Additional projects draw on coded systems of communication: participants have developed symbolic languages inspired by hobo sign iconography and created minimalist semaphore gestures that function as a visual telegraph across distances. In the workshop, each participant contributes an instructional page to an evolving manual for the Invisible Art Union: a growing field guide for slipping art through the cracks of oversight and into the bloodstream of civic life.

Even under conditions of cultural control, art finds ways to move — through whispers, symbols, temporary alliances, and moments of shared recognition in public space.
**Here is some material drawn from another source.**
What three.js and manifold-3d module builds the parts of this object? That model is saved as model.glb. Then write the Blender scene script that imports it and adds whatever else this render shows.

In this sense, Social Malpractice is less a prediction than a rehearsal: a way of preparing artists to imagine how creative expression might survive if the civic freedoms we often take for granted begin to disappear.
If that future feels even remotely plausible, artists must begin asking difficult questions about the structures that support their work. Who benefits from the presence of art in a neighborhood? Who is invited to participate, and who is quietly pushed out and erased? And perhaps most importantly: what happens to art when power begins to fear independent imagination and organizational critique?
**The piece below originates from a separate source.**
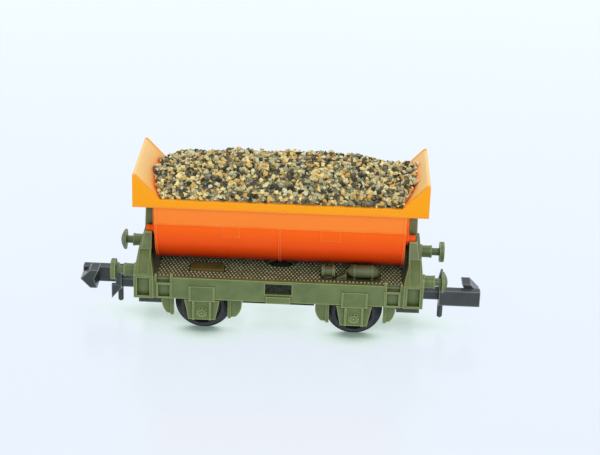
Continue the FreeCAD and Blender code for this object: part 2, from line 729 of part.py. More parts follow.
def make_coupler():
    """Hook coupler of the +X end: tail, shank, side arm, arrow hook, pin and catches."""
    tail_half = [
        (SWING_X - 0.05, SHANK_Y),
        (SWING_X - 0.4, TAIL_Y),
        (TAIL_X, TAIL_Y),
    ]
    tail = plan_prism(tail_half + [(x, -y) for x, y in reversed(tail_half)], TAIL_Z)
    neck = box((TAIL_X, SHANK_X + 0.1), (-SHANK_Y, SHANK_Y), (NECK_Z, TAIL_Z[1]))
    shank = box((SHANK_X, HEAD_X + 0.2), (-SHANK_Y, SHANK_Y), (NECK_Z, SHANK_TOP_Z))
    bar = box((HEAD_X, HEAD_X + HEAD_BAR), HEAD_Y, HEAD_Z)
    arm = box((HEAD_X, ARM_END_X), (HEAD_Y[0], ARM_Y), HEAD_Z)
    hook = side_prism(
        [
            (HOOK_TIP_X, HOOK_TIP_Z),
            (28.87, HOOK_TOP_Z),
            (27.55, HOOK_TOP_Z),
            (28.3, HOOK_TIP_Z),
            (27.85, HEAD_Z[0] + 0.05),
            (28.9, HEAD_Z[0] + 0.05),
        ],
        (ARM_Y - 0.02, HEAD_Y[1]),
    )
    pin = rod(Z_AXIS, V(PIN_X, PIN_Y, PIN_Z), PIN_R, HEAD_Z[0] + 1 - PIN_Z)
    pin_tip = Part.makeSphere(PIN_R, V(PIN_X, PIN_Y, PIN_Z + 0.12))
    fin = side_prism([(25.6, 5.2), (25.6, 2.9), (24.1, 4.7), (24.1, 5.2)], (1.0, 1.6))
    spike = side_prism([(24.0, 6.8), (24.9, 6.8), (24.7, 8.65), (24.4, 8.65)], (0.9, 1.5))
    return join([tail, neck, shank, bar, arm, hook, pin, pin_tip, fin, spike])


# ---- Assembly -------------------------------------------------------------------------


def moved(shape, x, y):
    placed = shape.copy()
    placed.translate(V(x, y, 0))
    return placed


def build_nodes():
    nodes = {
        "floor_pan": make_floor_pan(),
        "deck_plate": make_deck_plate(),
        "ballast_weight": make_ballast(),
        "air_reservoir": make_reservoir(),
        "brake_cylinder": make_brake_cylinder(),
        "release_valve": make_valve(),
        "deck_locker": make_locker(),
        "tub": make_tub(),
        "gravel_load": make_gravel(),
    }
    side_frame = make_side_frame()
    guard = make_axle_guard()
    wheel = make_wheel()
    inner_block = make_brake_block(BLOCK_IN_X, BLOCK_IN_Z, 1)
    outer_block = make_brake_block(BLOCK_OUT_X, BLOCK_OUT_Z, -1)
    sides = (("front", flip_y), ("rear", lambda shape: shape))
    for side_name, to_side in sides:
        nodes["side_frame_" + side_name] = to_side(side_frame)
        for end_name, end in (("a", -1), ("b", 1)):
            tag = side_name + "_" + end_name
            nodes["axle_guard_" + tag] = moved(to_side(guard), end * AXLE_X, 0)
            nodes["wheel_" + tag] = moved(to_side(wheel), end * AXLE_X, 0)
            for kind, block in (("inner", inner_block), ("outer", outer_block)):
                placed = to_side(block)
                nodes["brake_block_" + kind + "_" + tag] = placed if end > 0 else flip_x(placed)

    buffer_flat = make_buffer(False)
    buffer_domed = make_buffer(True)
    nodes["buffer_domed_front_b"] = moved(buffer_domed, 0, -BUFFER_Y)
    nodes["buffer_flat_rear_b"] = moved(buffer_flat, 0, BUFFER_Y)
    nodes["buffer_flat_front_a"] = half_turn(nodes["buffer_flat_rear_b"])
    nodes["buffer_domed_rear_a"] = half_turn(nodes["buffer_domed_front_b"])

    end_parts = {
        "end_stand": make_end_stand(),
        "coupler_pocket": make_coupler_pocket(),
        "pocket_cover": make_pocket_cover(),
        "coupler_spring": make_coupler_spring(),
        "coupler": make_coupler(),
    }
    for name, shape in end_parts.items():
        nodes[name + "_b"] = shape
        nodes[name + "_a"] = half_turn(shape)
    axle = make_axle()
    nodes["axle_a"] = moved(axle, -AXLE_X, 0)
    nodes["axle_b"] = moved(axle, AXLE_X, 0)
    return nodes


os.makedirs("parts", exist_ok=True)
for node_name, node_shape in build_nodes().items():
    node_shape.exportStep("parts/" + node_name + ".step")
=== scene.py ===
import json
import math
import random

import bmesh
import bpy
from mathutils import Matrix, Vector, noise


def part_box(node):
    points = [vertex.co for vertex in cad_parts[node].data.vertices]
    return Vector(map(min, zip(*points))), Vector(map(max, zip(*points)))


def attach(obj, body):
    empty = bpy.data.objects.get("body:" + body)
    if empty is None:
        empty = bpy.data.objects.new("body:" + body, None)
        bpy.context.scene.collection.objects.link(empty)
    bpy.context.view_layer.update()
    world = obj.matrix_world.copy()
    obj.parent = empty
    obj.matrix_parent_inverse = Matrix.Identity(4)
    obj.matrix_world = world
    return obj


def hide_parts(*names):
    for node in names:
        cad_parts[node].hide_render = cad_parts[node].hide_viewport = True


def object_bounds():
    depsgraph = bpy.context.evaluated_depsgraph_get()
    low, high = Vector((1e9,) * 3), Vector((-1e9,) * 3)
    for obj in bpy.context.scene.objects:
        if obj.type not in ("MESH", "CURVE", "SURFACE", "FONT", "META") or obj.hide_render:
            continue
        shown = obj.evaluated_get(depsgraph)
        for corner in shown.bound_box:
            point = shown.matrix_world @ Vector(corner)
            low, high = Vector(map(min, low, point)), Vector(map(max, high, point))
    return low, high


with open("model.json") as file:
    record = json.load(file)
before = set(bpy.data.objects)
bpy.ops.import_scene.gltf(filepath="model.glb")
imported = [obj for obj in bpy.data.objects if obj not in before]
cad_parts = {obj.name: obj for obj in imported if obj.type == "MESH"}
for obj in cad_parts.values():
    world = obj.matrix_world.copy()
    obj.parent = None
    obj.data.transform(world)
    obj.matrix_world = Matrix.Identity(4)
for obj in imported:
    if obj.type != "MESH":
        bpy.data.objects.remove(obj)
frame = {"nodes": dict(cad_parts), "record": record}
cad_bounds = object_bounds()

MM = 0.001
rng = random.Random(1607)


def mm_box(node):
    """Lowest and highest corner of a CAD node, in millimetres."""
    low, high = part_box(node)
    return low / MM, high / MM


TUB_LOW, TUB_HIGH = mm_box("tub")
DECK_HIGH = mm_box("deck_plate")[1]
LOAD_HIGH = mm_box("gravel_load")[1]

# The deck's top, the height of its raised dots, and the top of the tub's rim
DECK_TOP = DECK_HIGH.z
DOT_RISE = 0.13
RIM_TOP = 22.0


# ---- Materials ----------------------------------------------------------------------


def linear(red, green, blue):
    """Linear colour from 0-255 display values."""
    return tuple(
        (c / 255 / 12.92) if c / 255 <= 0.04045 else ((c / 255 + 0.055) / 1.055) ** 2.4
        for c in (red, green, blue)
    ) + (1.0,)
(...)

The answer does not lie in celebrity influencer enterprises or authorized polished programming. It lives in small strategic gestures. Temporary clandestine alliances. Improvised underground cultural networks operating far outside the spotlight. In the coming years, artists may return to the oldest artistic tradition of all: making free, transformative work together. Quietly. Strategically. Without permission. And when the system insists it never happened, the work will already be out in the world doing what art has always done: opening minds, building unlikely solidarities, and reminding us that imagination cannot be regulated.